Dos sucesos, que causaron mucha controversia en los medios de comunicación tradicionales y en las redes sociales, tenían en común la descalificación de sendas personalidades públicas. El primer caso es el de un futbolista devenido en político, a quien se lo criticó por una desafortunada intervención en los debates de la Asamblea Nacional. A lo mejor, en algunas opiniones vertidas en Facebook y en Twitter se exageró, pero de lo que pude ver, en la prensa escrita y audiovisual criticó las pobres dotes oratorias del exdeportista, pero no se aludió a su condición étnica para descalificarlo. Lo contrario habría sido gravísimo y conllevado nuestra total repulsa. Creo que los ciudadanos merecemos un mínimo de solvencia de parte de nuestros funcionarios, un parlamentario (término derivado justamente de parlar, hablar) no debe ser necesariamente un Demóstenes, pero su expresión debe tener unos mínimos de inteligibilidad que lo faculten para el ejercicio idóneo de su cargo. El hecho de que un legislador pertenezca a un grupo étnico, que por cierto ha sido relegado y discriminado, no lo excusa de prepararse adecuadamente para el ejercicio de su función.
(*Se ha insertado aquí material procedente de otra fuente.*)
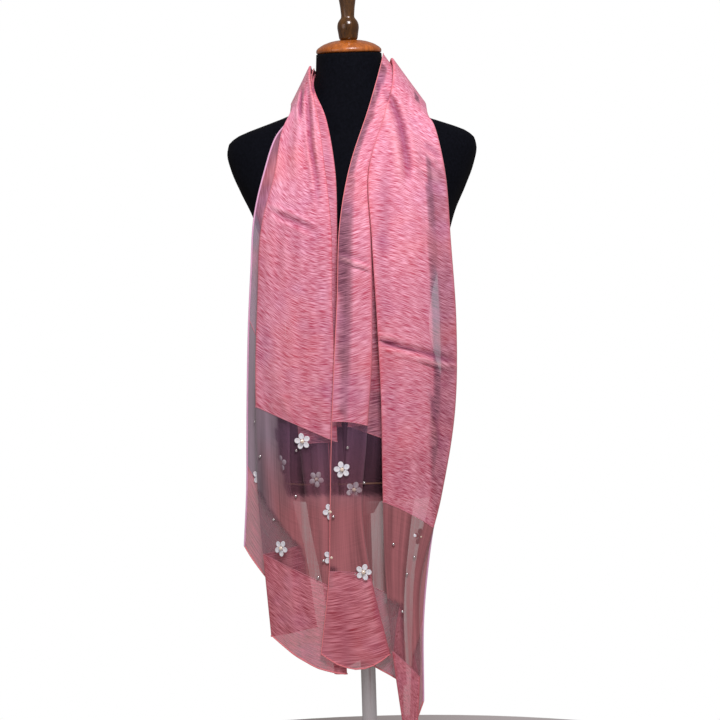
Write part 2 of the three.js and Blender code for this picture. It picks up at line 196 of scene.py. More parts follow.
# %% Shader helpers
class Nodes:
    """Adds nodes to a tree. A socket's value may be a number, a colour or another node's output."""

    def __init__(self, tree):
        self.tree = tree

    def add(self, kind, settings=None, **values):
        node = self.tree.nodes.new(kind)
        for key, value in (settings or {}).items():
            setattr(node, key, value)
        for key, value in values.items():
            self.fill(self.socket(node, key), value)
        return node

    @staticmethod
    def socket(node, key):
        if key.startswith("in") and key[2:].isdigit():
            return node.inputs[int(key[2:])]
        return node.inputs[key.replace("_", " ")]

    def fill(self, socket, value):
        if isinstance(value, bpy.types.NodeSocket):
            self.tree.links.new(value, socket)
        else:
            socket.default_value = value

    def math(self, operation, a, b=0.0, clamp=False):
        settings = {"operation": operation, "use_clamp": clamp}
        return self.add("ShaderNodeMath", settings, in0=a, in1=b).outputs[0]

    def noise(self, vector, scale, detail=2.0, roughness=0.5, flat=False):
        settings = {"noise_dimensions": "2D" if flat else "3D"}
        values = {"Vector": vector, "Scale": scale, "Detail": detail, "Roughness": roughness}
        return self.add("ShaderNodeTexNoise", settings, **values).outputs["Fac"]

    def stretch(self, vector, scale):
        return self.add("ShaderNodeMapping", Vector=vector, Scale=scale).outputs[0]

    def spread(self, value, low, high, to_low=0.0, to_high=1.0):
        node = self.add("ShaderNodeMapRange", in0=value, in1=low, in2=high, in3=to_low, in4=to_high)
        return node.outputs[0]

    def attribute(self, name):
        return self.add("ShaderNodeAttribute", {"attribute_name": name}).outputs["Fac"]

    def place(self):
        return self.add("ShaderNodeTexCoord").outputs["Object"]

    def weigh(self, *pairs):
        """Adds up outputs, each times its weight."""
        total, *others = [self.math("MULTIPLY", value, weight) for value, weight in pairs]
        for other in others:
            total = self.math("ADD", total, other)
        return total

    def mix(self, share, a, b, blend="MIX"):
        node = self.add("ShaderNodeMix", {"data_type": "RGBA", "blend_type": blend}, in0=share)
        self.fill(node.inputs[6], a)
        self.fill(node.inputs[7], b)
        return node.outputs[2]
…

Tenemos los casos de Mae Montaño, Diana Atamaint y tantas otras mujeres políticas cuyo origen son grupos y géneros tradicionalmente excluidos, cuyas posiciones pueden incluso disgustarnos, pero cuya competencia nadie cuestiona. Sin embargo, hay la peligrosa y tonta tendencia a sostener que por el mero hecho de que alguien que provenga de sectores sociales marginados históricamente ya es incuestionable. Esto no es así, precisamente por las mismas razones por las que no es aceptable sostener que alguien que pertenece a las altas esferas políticas y económicas no puede ser tocado ni objetado.

Llamar “negro” a una persona de origen africano no es algo esencialmente despectivo, si lo fuera habría que tirar al canasto la obra de Nicolás Guillén, Adalberto Ortiz y otros grandes creadores que orgullosamente se debieron a la negritud. El asunto no es la palabra, sino el contexto y la intención con que se usan. Soy viejo y suelo hablar de mí como un viejo, pero cuando en un conflicto me gritan “¡viejo!”, me siento agredido. Así, en el segundo caso que queremos analizar, en una cadena decretada por el Gobierno, se pidió que el por tantas razones respetable periodista Alfonso Espinosa de los Monteros se retire por su edad. Aquí sí había un claro caso de discriminación, porque se apelaba precisamente a su condición etaria para impedir que ejerza un derecho. Se pidió disculpas por este caso; fue un gesto cortés pero aislado, como bien lo sostuvo Espinosa de los Monteros en su réplica. No solo hay que arrepentirse del pecado, sino hacer propósito de la enmienda y comprometerse a desterrar el uso de la descalificación personal y el insulto como herramienta política. ¿Qué hemos adelantado si el mismo funcionario que pidió amablemente esas disculpas rechaza absolver una interrogación diciendo, sin aportar alguna prueba o argumento, que no responde a “periodistas corruptos”?